What to do
Reproduce exactly, with no other output, every line of the data below from the line containing "for body_side in" to the end, inclusive.

Provided data
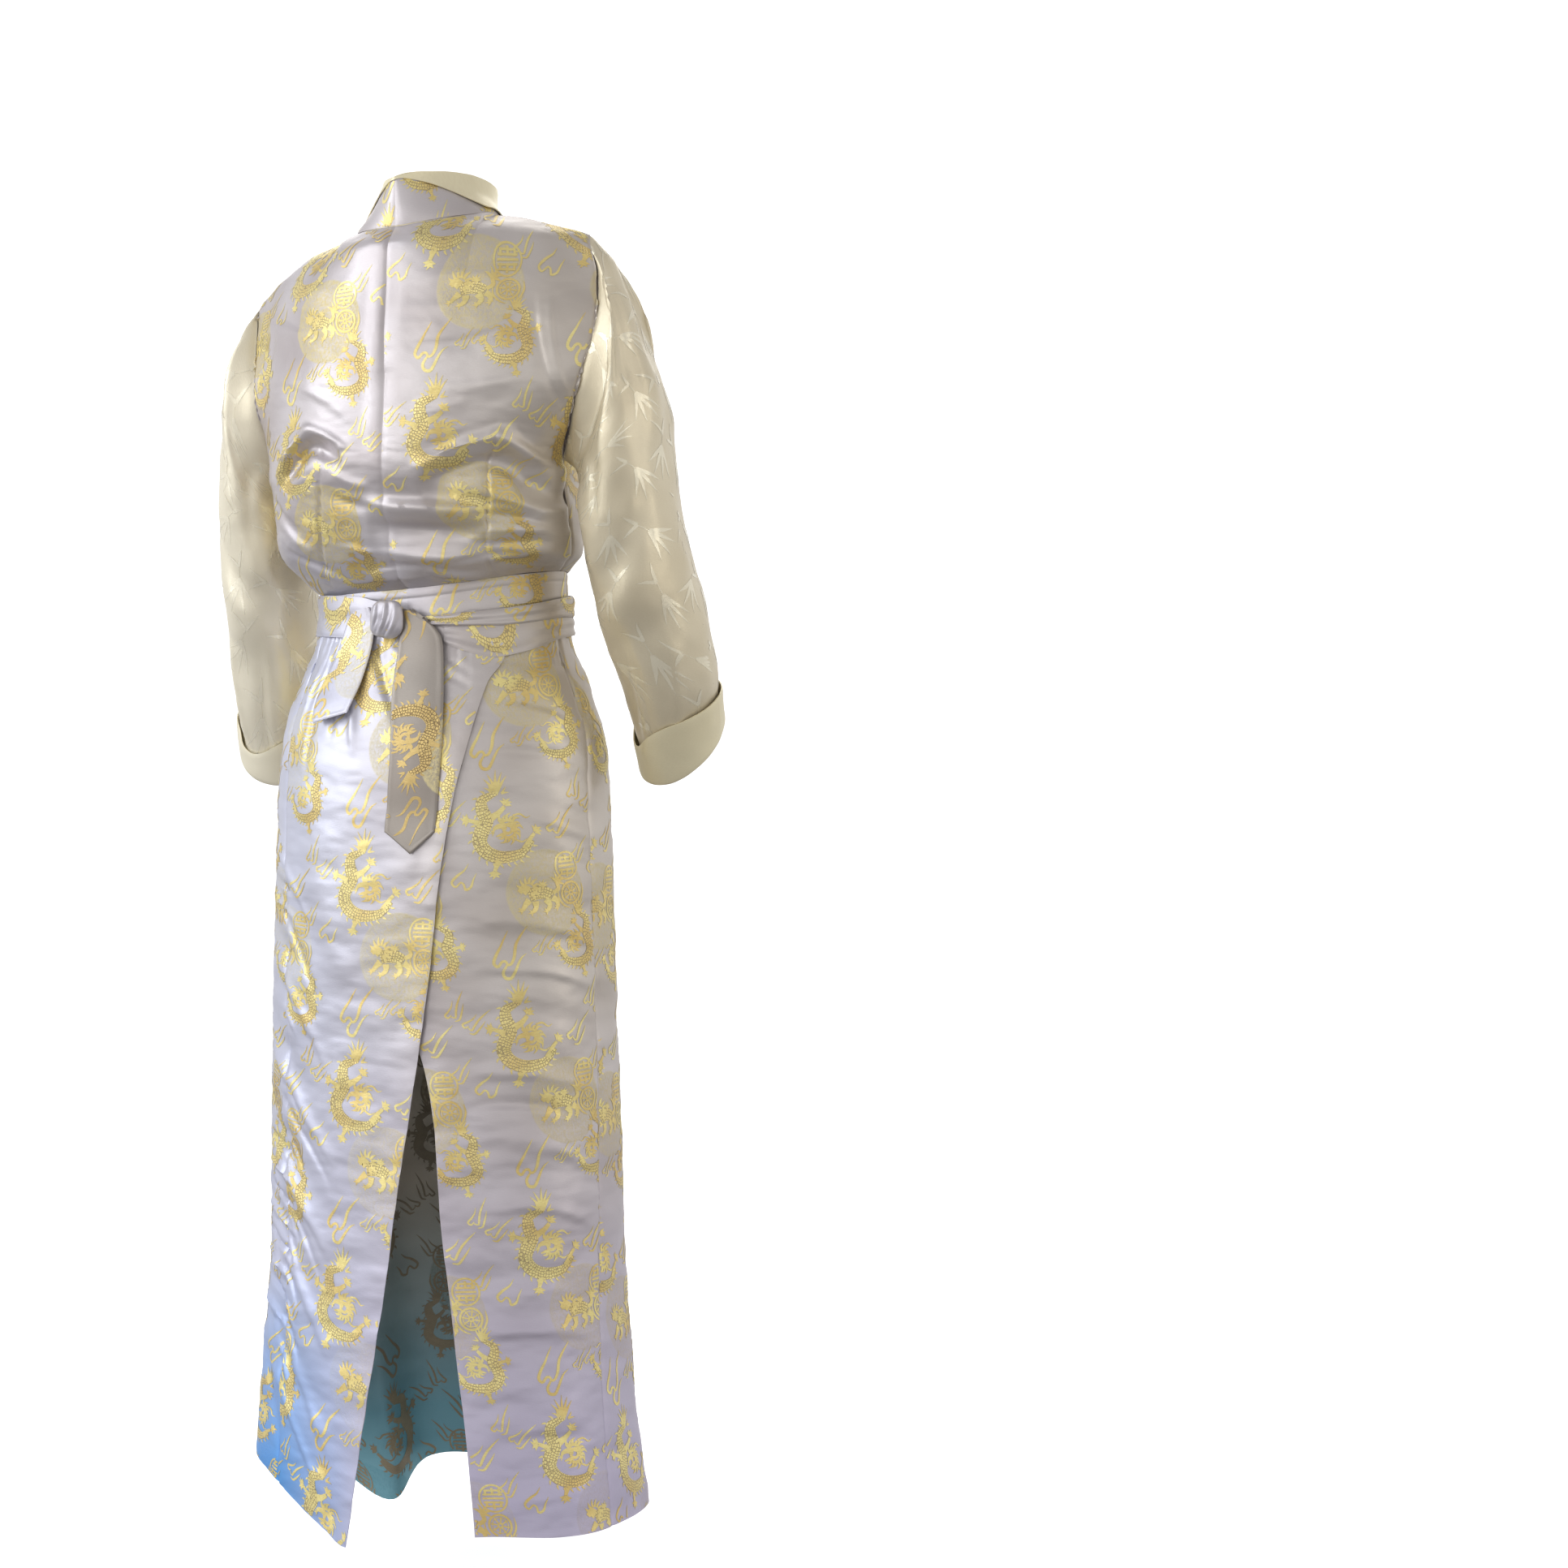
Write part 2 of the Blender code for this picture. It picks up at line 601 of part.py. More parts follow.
def over_layer(angle, z):
    """How far the overlapping back lies above the panel under it, and how its free edge lifts."""
    edge, under = OVER_EDGE.column("angle", z), UNDER_EDGE.column("angle", z)
    covered = step(min(under, edge) - 22, min(under, edge) - 8, angle)
    lift = step(edge - 8, edge, angle) * step(0.45, 0.60, -z)
    return OVER_LAYER * covered + FREE_EDGE_LIFT * lift


def edge_of(table):
    return lambda z: table.column("angle", z)


def skirt():
    over, under, left, right = map(edge_of, (OVER_EDGE, UNDER_EDGE, LEFT_SEAM, RIGHT_SEAM))
    skirt_panel("skirt_back_left", left, over, 12, over_layer)
    skirt_panel("skirt_back_right", under, right, 14)
    skirt_panel("skirt_front", right, lambda z: left(z) + 360, 20)


def neck_point(angle, level):
    """A place on the stand collar or, at level 0, on the neck seam."""
    section = COLLAR.at(level)
    s, c = math.sin(math.radians(angle)), math.cos(math.radians(angle))
    depth = section.back if c > 0 else section.front
    sharp = section.point if c > 0 else 1.0
    seam, top = COLLAR_HEIGHTS.column("seam", angle), COLLAR_HEIGHTS.column("top", angle)
    return Vector(
        (
            -section.half * power(s, sharp),
            section.centre_y + depth * power(c, sharp),
            seam + (top - seam) * level,
        )
    )


def shoulder_point(side, along):
    """A place on the shoulder seam, from the neck at 0 to the tip at 1."""
    sign = 1 if side == "left" else -1
    point = neck_point(-sign * NECK_SIDE, 0).lerp(SHOULDER_TIP[side], along)
    point.z += SHOULDER_CROWN[side] * 4 * along * (1 - along)
    return point


def level_place(table, side, turn, up):
    """A place on a level section of the bodice: turn goes from 0 at the middle to 90 at its own side."""
    row = table.at(up)
    edge_side = side if turn >= 0 else {"left": "right", "right": "left"}[side]
    edge_x, edge_y, edge_z = (getattr(row, f"{edge_side}_{axis}") for axis in "xyz")
    share = abs(math.sin(math.radians(turn))) ** ROUNDNESS
    x = row.mid_x + (edge_x - row.mid_x) * share
    y = edge_y + (row.mid_y - edge_y) * max(math.cos(math.radians(turn)), 0) ** row.soft
    return Vector((x, y, row.mid_z + (edge_z - row.mid_z) * share**1.5))


def level_point(table, side, turn, up):
    """The same place once the cloth has settled on the waistband, with the folds of the back."""
    plain = level_place(table, side, turn, up)
    place = plain.copy()
    if up < SETTLE:
        sign = 1 if side == "left" else -1
        angle = -sign * turn if table is BACK else 180 + sign * turn
        band = skirt_point(angle, WAISTBAND_TOP.column("z", turned(angle)))
        place += (band - level_place(table, side, turn, 0)) * (1 - up / SETTLE) ** 2
    if table is BACK:
        place.y += folds_at(BODICE_FOLDS, plain.x, plain.z) * min(up / 0.08, 1) * step(90, 70, turn)
    return place


def crowned_point(table, side, turn, up, top):
    """A place on the bodice, which rounds over from its highest section to a point of its top edge."""
    highest = table.keys[-1]
    if up <= highest:
        return level_point(table, side, turn, up)
    below, at_highest = (level_point(table, side, turn, key) for key in table.keys[-2:])
    outwards = Vector((0, 1 if table is BACK else -1, 1)).normalized()
    halfway = at_highest.lerp(top, 0.5) + outwards * ((top - at_highest).length * SHOULDER_ROUNDING)
    keys = [table.keys[-2], highest, (highest + 1) / 2, 1]
    return smooth(keys, [below, at_highest, halfway, top], up)


def back_point(side, u, up):
    """A place on a back: u goes from the centre back seam at 0 to the side at 1."""
    sign = 1 if side == "left" else -1
    if u <= NECK_SHARE:
        top = neck_point(-sign * NECK_SIDE * u / NECK_SHARE, 0)
    else:
        top = shoulder_point(side, (u - NECK_SHARE) / (1 - NECK_SHARE))
    return crowned_point(BACK, side, 90 * u, up, top)


def front_free_edge(side, up):
    """The free edge of a front above the crossing: up to the collar's end and then along the neck seam."""
    sign = 1 if side == "left" else -1
    end = bodice_levels()[NECK_STEPS]
    if up < end:
        place = FRONT_EDGE.at((up - UNDERARM) / (end - UNDERARM))
        return Vector((sign * place.x, place.y, place.z))
    return neck_point(-sign * (COLLAR_END + (NECK_SIDE - COLLAR_END) * (up - end) / (1 - end)), 0)


def front_point(side, u, up):
    """A place on a front: u goes from its free edge at 0 to the side at 1. The left one lies on top."""
    first = FRONT_START.column("turn", up)

    def plain(u):
        return crowned_point(FRONT, side, first + (90 - first) * u, up, shoulder_point(side, u))

    place = plain(u)
    if up > UNDERARM:
        place += (front_free_edge(side, up) - plain(0)) * (1 - u) ** 2
    if side == "left":
        covering = step(0.76, 0.60, u) * step(0.74, 0.60, up)
        place += Vector((place.x, place.y + 0.02, 0)).normalized() * (FRONT_LAYER * covering)
    return place


def bodice_levels():
    """The heights of the bodice's rows, at each of which the armhole meets a column of the sleeve."""
    return [*(armhole_level(k / ARMHOLE_STEPS) for k in range(ARMHOLE_STEPS + 1)), *BELOW_ARMHOLE]


def armhole_level(share):
    """The height of a place on the armhole, from the shoulder tip at 0 to the underarm at 1."""
    return 1 - (1 - UNDERARM) * ((1 - math.cos(math.pi * share)) / 4 + share / 2)


def bodice(side):
    neck = steps(0, NECK_SHARE, NECK_COLUMNS)
    shoulder = steps(NECK_SHARE, 1, SHOULDER_COLUMNS)
    back_columns, front_columns = neck + shoulder[1:], steps(0, 1, SHOULDER_COLUMNS)
    if side == "left":
        back_columns.reverse()
    else:
        front_columns.reverse()
    back = [[back_point(side, u, up) for u in back_columns] for up in bodice_levels()]
    front = [[front_point(side, u, up) for u in front_columns] for up in bodice_levels()]
    cloth(f"bodice_back_{side}", back, "brocade")
    cloth(f"bodice_front_{side}", front, "brocade")


SLEEVE_CREASES = {side: scaled(folds, 1, RING_SCALE) for side, folds in SLEEVE_FOLDS.items()}


def armhole_point(side, turn):
    """A place on the armhole: from 0 at the shoulder tip by the back to 0.5 under the arm, then the front."""
    up = armhole_level(min(turn, 1 - turn) * 2)
    return back_point(side, 1, up) if turn <= 0.5 else front_point(side, 1, up)


def ring_point(row, turn, out=0.0):
    """A place on a ring of a sleeve's table."""
    around, lean = math.cos(2 * math.pi * turn), math.sin(2 * math.pi * turn)
    middle = Vector(((row.out_x + row.in_x) / 2, row.y, (row.out_z + row.in_z) / 2))
    reach = Vector(((row.out_x - row.in_x) / 2, 0, (row.out_z - row.in_z) / 2))
    deep = Vector((0, row.depth, -row.drop))
    middle.x += math.copysign(row.bow, row.out_x) * lean**2
    return middle + (reach + reach.normalized() * out) * around + (deep + deep.normalized() * out) * lean


def sleeve_point(side, turn, ring, out=0.0):
    """A place on a sleeve: ring 0 is the armhole, 11 the end, and turn goes from outside by the back."""
    table = SLEEVES[side]
    sign = 1 if side == "left" else -1
    turn %= 1
    places = [armhole_point(side, turn), *(ring_point(table.at(key), turn, out) for key in table.keys)]
    point = smooth([0, *table.keys], places, ring)
    around, lean = math.cos(2 * math.pi * turn), math.sin(2 * math.pi * turn)
    bulge = folds_at(SLEEVE_CREASES[side], (turn + 0.5) % 1 - 0.5, ring * RING_SCALE) * min(ring, 1)
    return point + Vector((sign * around, lean, 0)) * bulge


def sleeve_turns(side):
    sign = 1 if side == "left" else -1
    return [sign * k / SLEEVE_COLUMNS for k in range(SLEEVE_COLUMNS)]


def sleeve(side):
    rings = [0, 0.5, *range(1, 12)]
    grid = [[sleeve_point(side, turn, ring) for turn in sleeve_turns(side)] for ring in rings]
    cloth(f"sleeve_{side}", grid, "satin", ring=True)


def cuff(side):
    """The sleeve's end turned back: rows run from the sleeve's end round the fold and up over the outside."""
    last = SLEEVES[side].keys[-1]
    rows = []
    for place in CUFF_PROFILE:
        row = []
        for turn in sleeve_turns(side):
            ahead = (sleeve_point(side, turn, last) - sleeve_point(side, turn, last - 0.5)).normalized()
            row.append(sleeve_point(side, turn, last, place["out"]) + ahead * place["along"])
        rows.append(row)
    for share in (0.5, 1.0):
        row = []
        for turn in sleeve_turns(side):
            away = turned(360 * (turn % 1 - CUFF_NOTCH[side])) / CUFF_NOTCH_WIDTH
            rise = share * CUFF_RINGS[side] * (1 - CUFF_NOTCH_DEPTH * math.exp(-(away**2)))
            row.append(sleeve_point(side, turn, last - rise, CUFF_PROFILE[-1]["out"] + CUFF_FLARE * share))
        rows.append(row)
    cloth(f"cuff_{side}", rows, "facing", ring=True)


def collar_angles():
    """The angles of the collar's columns, each at a column or row of the bodice."""
    levels = bodice_levels()[: NECK_STEPS + 1]
    end = levels[-1]
    front = [COLLAR_END + (NECK_SIDE - COLLAR_END) * (up - end) / (1 - end) for up in levels]
    return steps(0, NECK_SIDE, NECK_COLUMNS) + front[1:]


def collar():
    """Both halves of the stand collar, and the cream facings that line them and turn out over the top."""
    right = collar_angles()
    angles = [-angle for angle in reversed(right[1:])] + right
    stand = [[neck_point(angle, level) for angle in angles] for level in steps(1, 0, COLLAR_ROWS)]
    middle = len(angles) // 2
    halves = {"left": slice(0, middle + 1), "right": slice(middle, None)}
    profile = facing_rows(angles)
    for side, half in halves.items():
        cloth(f"collar_{side}", [row[half] for row in stand], "brocade")
        cloth(f"collar_facing_{side}", [row[half] for row in profile], "facing")


def facing_rows(angles):
    """The rows of the facing, from the foot of the inside over the top edge and down over the outside."""

    def outwards(angle, level):
        around = neck_point(angle + 1, level) - neck_point(angle - 1, level)
        rising = neck_point(angle, level) - neck_point(angle, level - 0.05)
        return around.cross(rising).normalized()

    inside, outside, over = -(2 * WALL + FACING_GAP), WALL + FACING_GAP, WALL + FACING_GAP
    places = [(level, inside, 0) for level in (0.08, 0.25, 0.5, 0.75, 1.0)]
    places += [(1.0, inside * 0.6, over), (1.0, outside * 0.5, over)]
    rows = [
        [neck_point(angle, level) + outwards(angle, level) * out + Vector((0, 0, rise)) for angle in angles]
        for level, out, rise in places
    ]
    for share in (0.08, 0.4, 0.7, 1.0):
        row = []
        for angle in angles:
            height = COLLAR_HEIGHTS.column("top", angle) - COLLAR_HEIGHTS.column("seam", angle)
            level = 1 - share * min(TURNED_FACING.column("width", abs(angle)) / height, 0.9)
            lifted = outside + FACING_LIFT * share * (1 - level)
            row.append(neck_point(angle, level) + outwards(angle, level) * lifted)
        rows.append(row)
    return rows


def belt(name, table, out, rows):
    """A winding of the belt round the waist, which lies over the skirt's overlap at the back."""
    first, last = table.keys[0], table.keys[-1]
    grid = []
    for share in steps(0, 1, rows):
        row = []
        for angle in steps(first, last, round((last - first) / BELT_STEP)):
            top, low = table.column("top", angle), table.column("low", angle)
            z = top + (low - top) * share
            row.append(skirt_point(angle, z, out + over_layer(turned(angle), -0.43)))
        grid.append(row)
    cloth(name, grid, "brocade")


def waistband():
    angles = [WAISTBAND_STEP * k for k in range(round(360 / WAISTBAND_STEP))]
    grid = []
    for share in (0, 0.5, 1):
        heights = [WAISTBAND_TOP.column("z", turned(angle)) - WAISTBAND_HEIGHT * share for angle in angles]
        grid.append([skirt_point(angle, z) for angle, z in zip(angles, heights)])
    cloth("waistband", grid, "brocade", ring=True)


def belt_tail(name, table):
    grid = []
    for row in table:
        (left_angle, left_z), (right_angle, right_z) = row["left"], row["right"]
        points = []
        for u in steps(0, 1, TAIL_COLUMNS):
            z = left_z + (right_z - left_z) * u - row["point"] * (1 - abs(2 * u - 1))
            points.append(skirt_point(left_angle + (right_angle - left_angle) * u, z, row["out"]))
        grid.append(points)
    cloth(name, grid, "brocade", wall=TAIL_WALL)


def knot():
    """The belt's knot: a round lump of gathered cloth whose grooves run round it."""
    shell = bmesh.new()
    bmesh.ops.create_uvsphere(shell, u_segments=KNOT_SEGMENTS, v_segments=KNOT_SEGMENTS // 2, radius=1)
    middle = skirt_point(KNOT["angle"], KNOT["z"], KNOT["out"])
    size = Vector((KNOT["half_across"], KNOT["half_out"], KNOT["half_up"]))
    for vert in shell.verts:
        turn = math.atan2(vert.co.y, vert.co.x)
        groove = 1 - KNOT_GROOVE_DEPTH * (1 - abs(vert.co.z)) * math.cos(KNOT_GROOVES * turn + 2 * vert.co.z)
        vert.co = middle + vert.co * size * groove
    finished("belt_knot", shell, "brocade")


for old in list(bpy.data.objects):
    bpy.data.objects.remove(old)
for body_side in ("left", "right"):
    bodice(body_side)
    sleeve(body_side)
    cuff(body_side)
collar()
waistband()
belt("belt_upper", UPPER_BELT, UPPER_BELT_OUT, 2)
belt("belt_lower", LOWER_BELT, LOWER_BELT_OUT, 2)
belt_tail("belt_tail_short", SHORT_TAIL)
belt_tail("belt_tail_long", LONG_TAIL)
skirt()
sew()
knot()
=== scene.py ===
"""The look of a worn chuba dress: lilac silk brocade with gold figures, cream satin and plain cream silk.

Metres, +Z up, the front faces -Y and the wearer's left is +X. Angles go round the body in degrees, from 0
at the centre back through 90 at the wearer's right side to 180 at the front. A piece of cloth is a grid of
points: its rows go down and its columns go round towards the wearer's right.
"""

import math
from bisect import bisect_right
from functools import lru_cache
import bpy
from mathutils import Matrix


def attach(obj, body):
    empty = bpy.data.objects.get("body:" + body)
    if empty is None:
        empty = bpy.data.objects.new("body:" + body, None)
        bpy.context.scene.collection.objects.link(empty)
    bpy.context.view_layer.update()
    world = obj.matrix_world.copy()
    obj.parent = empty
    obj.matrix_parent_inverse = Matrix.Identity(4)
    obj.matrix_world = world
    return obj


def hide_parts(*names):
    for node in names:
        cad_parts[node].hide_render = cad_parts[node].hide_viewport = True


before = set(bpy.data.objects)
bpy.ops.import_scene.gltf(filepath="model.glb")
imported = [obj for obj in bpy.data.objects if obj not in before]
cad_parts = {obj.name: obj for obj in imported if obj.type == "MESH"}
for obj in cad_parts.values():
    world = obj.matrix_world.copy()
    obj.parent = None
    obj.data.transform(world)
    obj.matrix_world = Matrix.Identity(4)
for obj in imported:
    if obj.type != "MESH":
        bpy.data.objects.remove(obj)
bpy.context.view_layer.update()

from types import SimpleNamespace

import bpy
import numpy as np
from mathutils import Vector, noise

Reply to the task
for body_side in ("left", "right"):
    bodice(body_side)
    sleeve(body_side)
    cuff(body_side)
collar()
waistband()
belt("belt_upper", UPPER_BELT, UPPER_BELT_OUT, 2)
belt("belt_lower", LOWER_BELT, LOWER_BELT_OUT, 2)
belt_tail("belt_tail_short", SHORT_TAIL)
belt_tail("belt_tail_long", LONG_TAIL)
skirt()
sew()
knot()
=== scene.py ===
"""The look of a worn chuba dress: lilac silk brocade with gold figures, cream satin and plain cream silk.

Metres, +Z up, the front faces -Y and the wearer's left is +X. Angles go round the body in degrees, from 0
at the centre back through 90 at the wearer's right side to 180 at the front. A piece of cloth is a grid of
points: its rows go down and its columns go round towards the wearer's right.
"""

import math
from bisect import bisect_right
from functools import lru_cache
import bpy
from mathutils import Matrix


def attach(obj, body):
    empty = bpy.data.objects.get("body:" + body)
    if empty is None:
        empty = bpy.data.objects.new("body:" + body, None)
        bpy.context.scene.collection.objects.link(empty)
    bpy.context.view_layer.update()
    world = obj.matrix_world.copy()
    obj.parent = empty
    obj.matrix_parent_inverse = Matrix.Identity(4)
    obj.matrix_world = world
    return obj


def hide_parts(*names):
    for node in names:
        cad_parts[node].hide_render = cad_parts[node].hide_viewport = True


before = set(bpy.data.objects)
bpy.ops.import_scene.gltf(filepath="model.glb")
imported = [obj for obj in bpy.data.objects if obj not in before]
cad_parts = {obj.name: obj for obj in imported if obj.type == "MESH"}
for obj in cad_parts.values():
    world = obj.matrix_world.copy()
    obj.parent = None
    obj.data.transform(world)
    obj.matrix_world = Matrix.Identity(4)
for obj in imported:
    if obj.type != "MESH":
        bpy.data.objects.remove(obj)
bpy.context.view_layer.update()

from types import SimpleNamespace

import bpy
import numpy as np
from mathutils import Vector, noise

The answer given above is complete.